A marathoner’s worst nightmare — hitting “the wall” — may be completely avoidable if athletes adhere to personalized pace limits proposed by a biomedical engineer and runner. Benjamin Rapoport’s mathematical formula, published online October 21 in PLoS Computational Biology, shows the speediest pace any marathoner can sustain for the entire race.
“A 10-second difference in pace per mile could make the difference between success and a dramatic failure,” says Rapoport, of Harvard Medical School and MIT, who experienced his own traumatic wall splat in the 2005 New York City Marathon. He started out pushing too hard, he says, and was out of steam by the last few miles. Rapoport finished, but with a slower time than he wanted.
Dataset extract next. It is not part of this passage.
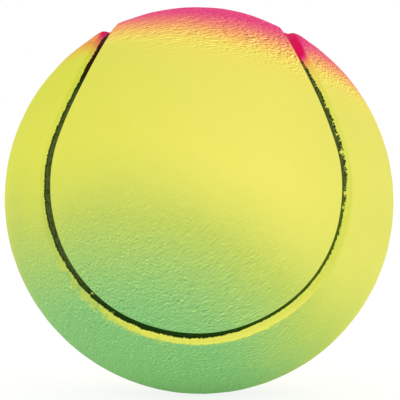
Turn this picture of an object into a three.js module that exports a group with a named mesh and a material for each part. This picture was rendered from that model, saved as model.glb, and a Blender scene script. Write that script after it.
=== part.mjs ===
// Foam play ball, with a seam groove that winds round it as the seam of a tennis ball does.
// Millimetres, +Z up. The origin is the centre of the ball, and the side with the groove's U faces -Y.
// Four pieces are bonded into one ball: a sponge core, two equal skin panels that interlock as
// a tennis ball's two covers do, and a thin black line that lies on the floor of the groove between them.

import * as THREE from 'three';
import { mergeVertices } from 'three/addons/utils/BufferGeometryUtils.js';

// Sizes of the ball
const ballDiameter = 60;
const waistWidth = 23;            // narrowest part of a panel, seam to seam, measured over the skin
const seamTilt = 28;              // degrees that the front panel's waist leans back from straight up

// Sizes of the skin panels, and of the groove between their rolled edges
const skinThickness = 0.8;
const grooveWidth = 2.6;          // between the shoulders, where flank and skin would meet in a corner
const grooveDepth = 1.1;          // from the skin down to the top of the line
const shoulderRadius = 0.5;
const lipWidth = 0.6;             // underside of a panel's rolled edge
const lipRise = 0.6;              // run over which the underside climbs from the lip to the plain skin

// Sizes of the line in the groove
const lineWidth = 0.9;
const lineThickness = 0.35;
const lineCorner = 0.12;          // bevel along the line's two upper edges

// Clearances
const bondGap = 0.3;              // glue line under the panels and under the line
const lineGap = 0.25;             // between the line and the edge of each panel

// Facets
const arcSteps = 28;              // stations along each of the seam's four arcs
const skinSteps = 7;              // from the shoulder to a panel's spine
const bedSteps = 5;               // the same, on the underside of a panel and on the core
const shoulderSteps = 3;

const ballRadius = ballDiameter / 2;
const samePoint = 1e-5;           // corners closer than this are one corner

// The seam is four equal arcs of circles on the ball. Each goes round the lobe at one end of a panel,
// which is the waist of the other panel, and its neighbours are the same arc turned over about
// the point where they meet. That keeps one smooth line, for any width of the waist.
const waistAngle = waistWidth / 2 / ballRadius;
const lobeAngle = Math.atan2(Math.SQRT2 - Math.sin(waistAngle), Math.cos(waistAngle));
const lobeDrop = Math.PI / 2 - waistAngle - lobeAngle;
const firstTurn = Math.atan2(1, Math.sin(lobeDrop));

const lobeCentre = new THREE.Vector3(0, -Math.cos(lobeDrop), -Math.sin(lobeDrop));
const lobeUp = new THREE.Vector3(0, -Math.sin(lobeDrop), Math.cos(lobeDrop));
const lobeRight = new THREE.Vector3(1, 0, 0);
const crossing = new THREE.Vector3(Math.SQRT1_2, -Math.SQRT1_2, 0);

// The next arc of the seam: a quarter turn about Z, with top and bottom exchanged.
function toNextArc(vector) {
  return new THREE.Vector3(vector.y, -vector.x, -vector.z);
}

// A station is a place on the seam: the direction to it, the direction along the skin into the front
// panel, and the angles from it to the spines of the two panels. A spine is the middle line of a panel,
// from the centre of one lobe over the waist to the centre of the other.
function seamStation(quarterTurns, turn) {
  const outward = lobeUp.clone().multiplyScalar(Math.cos(turn));
  outward.addScaledVector(lobeRight, Math.sin(turn));
  let point = lobeCentre.clone().multiplyScalar(Math.cos(lobeAngle));
  point.addScaledVector(outward, Math.sin(lobeAngle));
  let side = lobeCentre.clone().multiplyScalar(Math.sin(lobeAngle));
  side.addScaledVector(outward, -Math.cos(lobeAngle));
  const waistReach = Math.atan2(Math.cos(lobeDrop), -Math.cos(turn) * Math.sin(lobeDrop)) - lobeAngle;
  for (let k = 0; k < quarterTurns; k += 1) {
    point = toNextArc(point);
    side = toNextArc(side).negate();
  }
  const roundFrontLobe = quarterTurns % 2 === 0;
  return {
    point,
    side,
    frontReach: roundFrontLobe ? lobeAngle : waistReach,
    rearReach: roundFrontLobe ? waistReach : lobeAngle,
  };
}

const quarterTurnsToArcs = [0, 1, 2, 3];
const stations = quarterTurnsToArcs.flatMap((quarterTurns) => Array.from({ length: arcSteps }, (_, step) => {
  const turn = firstTurn + (2 * Math.PI - 2 * firstTurn) * (step / arcSteps);
  return seamStation(quarterTurns, turn);
}));

// A profile is a row of [x, depth] pairs, drawn square across the seam: x is measured over the skin
// from the middle of the groove, towards the front panel, and depth is measured in from the skin.
function onBall(station, x, depth) {
  const angle = x / ballRadius;
  const place = station.point.clone().multiplyScalar(Math.cos(angle));
  place.addScaledVector(station.side, Math.sin(angle));
  return place.multiplyScalar(ballRadius - depth);
}

// Carries a profile once round the seam. The ends of an open profile lie on the panels' spines, where
// the two sides of a panel meet, so the surface closes there by itself.
function carryRoundSeam(profileAt, profileCloses) {
  const rowAt = (station) => profileAt(station).map(([x, depth]) => onBall(station, x, depth));
  const rows = stations.map(rowAt);
  const rowLength = rows[0].length;
  const spans = profileCloses ? rowLength : rowLength - 1;
  const corners = [];
  const addTriangle = (a, b, c) => {
    const shortestSide = Math.min(a.distanceTo(b), b.distanceTo(c), c.distanceTo(a));
    if (shortestSide > samePoint) corners.push(...a, ...b, ...c);
  };
  rows.forEach((row, i) => {
    const next = rows[(i + 1) % rows.length];
    for (let j = 0; j < spans; j += 1) {
      const k = (j + 1) % rowLength;
      addTriangle(row[j], next[j], next[k]);
      addTriangle(row[j], next[k], row[k]);
    }
  });
  const geometry = new THREE.BufferGeometry();
  geometry.setAttribute('position', new THREE.Float32BufferAttribute(corners, 3));
  const solid = mergeVertices(geometry);
  solid.computeVertexNormals();
  return solid;
}

// Points at one depth, evenly spaced from a spine to the edge of a panel's plain part.
function spineToEdge(reach, edge, depth, steps) {
  const spine = reach * ballRadius;
  return Array.from({ length: steps + 1 }, (_, k) => [spine + (edge - spine) * (k / steps), depth]);
}

// The groove's section: the panels' edges stand beside the line, and their undersides follow the core.
const toeX = lineWidth / 2 + lineGap;
const shoulderX = grooveWidth / 2;
const heelX = toeX + lipWidth;
const lipDepth = grooveDepth + lineThickness;
const underEdgeX = heelX + lipRise;
const channelDepth = lipDepth + bondGap;
const bedDepth = skinThickness + bondGap;
const channelSlope = Math.atan2(lipDepth - skinThickness, lipRise);
const channelShift = bondGap * Math.tan(channelSlope / 2);

// One skin panel: crowned like the ball, with a rounded shoulder, a sloping flank down to the line,
// and a lip that seats in the core's channel.
function panelProfile(station) {
  const flankSlope = Math.atan2(grooveDepth, shoulderX - toeX);
  const shoulderRun = shoulderRadius * Math.tan(flankSlope / 2);
  const edge = shoulderX + shoulderRun;
  const profile = spineToEdge(station.frontReach, edge, 0, skinSteps);
  for (let k = 1; k <= shoulderSteps; k += 1) {
    const bend = flankSlope * (k / shoulderSteps);
    profile.push([edge - shoulderRadius * Math.sin(bend), shoulderRadius * (1 - Math.cos(bend))]);
  }
  profile.push([toeX, grooveDepth]);
  profile.push([toeX, lipDepth]);
  profile.push([heelX, lipDepth]);
  profile.push(...spineToEdge(station.frontReach, underEdgeX, skinThickness, bedSteps).reverse());
  return profile;
}

// The core: a sponge ball under both panels, with the channel that their lips and the line sit in.
function coreProfile(station) {
  const wallFoot = heelX + channelShift;
  const wallTop = underEdgeX + channelShift;
  const mirrored = ([x, depth]) => [-x, depth];
  const frontBed = spineToEdge(station.frontReach, wallTop, bedDepth, bedSteps);
  const rearBed = spineToEdge(station.rearReach, wallTop, bedDepth, bedSteps).map(mirrored).reverse();
  return [...frontBed, [wallFoot, channelDepth], [-wallFoot, channelDepth], ...rearBed];
}

// The line: a flat black band with bevelled upper edges.
function lineProfile() {
  const half = lineWidth / 2;
  return [
    [half, lipDepth],
    [half, grooveDepth + lineCorner],
    [half - lineCorner, grooveDepth],
    [lineCorner - half, grooveDepth],
    [-half, grooveDepth + lineCorner],
    [-half, lipDepth],
  ];
}

const spongeMaterial = new THREE.MeshStandardMaterial({ color: 0xe9e2a0, roughness: 0.95, metalness: 0 });
const frontSkinMaterial = new THREE.MeshStandardMaterial({ color: 0xeae36a, roughness: 0.7, metalness: 0 });
const rearSkinMaterial = new THREE.MeshStandardMaterial({ color: 0xdcdc58, roughness: 0.7, metalness: 0 });
const lineMaterial = new THREE.MeshStandardMaterial({ color: 0x1c1d14, roughness: 0.6, metalness: 0 });

function namedMesh(name, geometry, material) {
  const mesh = new THREE.Mesh(geometry, material);
  mesh.name = name;
  return mesh;
}

const panelGeometry = carryRoundSeam(panelProfile, false);
const foamCore = namedMesh('foam_core', carryRoundSeam(coreProfile, false), spongeMaterial);
const frontPanel = namedMesh('skin_panel_front', panelGeometry, frontSkinMaterial);
const rearPanel = namedMesh('skin_panel_rear', panelGeometry, rearSkinMaterial);
const seamLine = namedMesh('seam_line', carryRoundSeam(lineProfile, true), lineMaterial);

// The rear panel is the front one turned over about a point where two arcs of the seam meet.
rearPanel.quaternion.setFromAxisAngle(crossing, Math.PI);

const ball = new THREE.Group();
ball.add(foamCore, frontPanel, rearPanel, seamLine);
ball.rotation.x = -THREE.MathUtils.degToRad(seamTilt);

export default ball;
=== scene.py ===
"""Foam play ball with a tennis seam: the looks of each piece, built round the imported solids.

The file is laid out as an add-on: sizes and colours are properties, each piece has an operator, and main() runs
them in order. Everything is in metres, with the ball's centre at the origin and +Z up.
"""

import math

import bpy
import numpy as np
from bpy.props import FloatProperty, FloatVectorProperty, IntProperty, PointerProperty
from mathutils import Matrix, Vector
from mathutils.kdtree import KDTree


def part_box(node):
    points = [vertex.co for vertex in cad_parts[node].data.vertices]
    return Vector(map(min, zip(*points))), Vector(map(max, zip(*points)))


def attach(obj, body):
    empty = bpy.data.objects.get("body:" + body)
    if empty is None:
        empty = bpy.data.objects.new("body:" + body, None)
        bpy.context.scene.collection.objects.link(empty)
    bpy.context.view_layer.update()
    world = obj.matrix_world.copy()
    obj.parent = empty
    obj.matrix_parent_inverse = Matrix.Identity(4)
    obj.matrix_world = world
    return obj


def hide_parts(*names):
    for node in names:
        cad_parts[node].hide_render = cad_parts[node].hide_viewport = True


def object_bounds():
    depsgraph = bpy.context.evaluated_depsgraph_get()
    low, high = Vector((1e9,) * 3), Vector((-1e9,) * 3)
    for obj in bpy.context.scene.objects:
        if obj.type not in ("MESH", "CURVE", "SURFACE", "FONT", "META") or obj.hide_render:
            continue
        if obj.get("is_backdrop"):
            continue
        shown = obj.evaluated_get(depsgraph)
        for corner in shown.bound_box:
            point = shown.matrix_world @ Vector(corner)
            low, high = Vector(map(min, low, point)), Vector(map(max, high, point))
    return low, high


bl_info = {
    "name": "Foam Play Ball",
    "version": (1, 0, 0),
    "blender": (4, 5, 0),
    "location": "3D View > Sidebar > Foam Ball",
    "description": "A sponge ball with a wrinkled, sprayed skin and a black line in its seam groove",
    "category": "Add Mesh",
}

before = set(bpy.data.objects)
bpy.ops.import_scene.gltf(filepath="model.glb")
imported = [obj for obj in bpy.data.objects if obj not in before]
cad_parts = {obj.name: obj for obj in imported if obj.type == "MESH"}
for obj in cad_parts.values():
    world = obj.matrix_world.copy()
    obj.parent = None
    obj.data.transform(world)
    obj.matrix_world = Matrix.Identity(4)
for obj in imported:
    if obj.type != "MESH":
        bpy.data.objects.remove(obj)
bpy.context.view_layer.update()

MM = 0.001
DEGREE = math.pi / 180
PHOTO_SIDE = 400  # pixels along each side of the picture

LONG_AXIS = (-0.86, 0.05, 0.50)  # the way in which the ball is longest
CRUMPLE_SEED, FOLD_SEED = 23, 21
NOISE_SPREAD = 1.6  # brings the noise to about -1 to 1
SHOULDER_STEPS, TOE_STEPS = 16, 8  # points round the two rounded corners of the groove
LIP_OVERLAP = 0.04 * MM  # how far a panel's lip reaches in under the line
SMOOTH_SHARE = 0.7  # share of the groove's half width without relief
RELIEF_RUN = 0.9 * MM  # over which the relief rises
LINE_BEVEL = 0.03 * MM
BRUSH_MARK_HEIGHT = 0.03 * MM
PORE_PITCH, PORE_DEPTH = 0.7 * MM, 0.12 * MM
SLOPE_STEP = 0.11 * MM  # to either side, to measure the wrinkles' slope
PAINT_GLOSS = 0.06  # specular level of the skin and the paint
FLOOR_WHITE = 1.03  # colour and glow of the floor together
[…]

To avoid this scenario, a runner has to maintain a pace that conserves carbohydrates, the body’s main source of quick-burn energy, all the way to mile 26.2. Rapoport calculates the ideal pace from a measure of aerobic capacity called VO2max, along with a few other variables. VO2max indicates how efficiently a body consumes oxygen.
“This is a unique area that hadn’t been addressed in the medical literature in any substantial way,” says Mark Cucuzzella, a physician and running coach based in Harpers Ferry, W.Va. “He’s lending some hard numbers to what experienced runners and coaches have been doing.”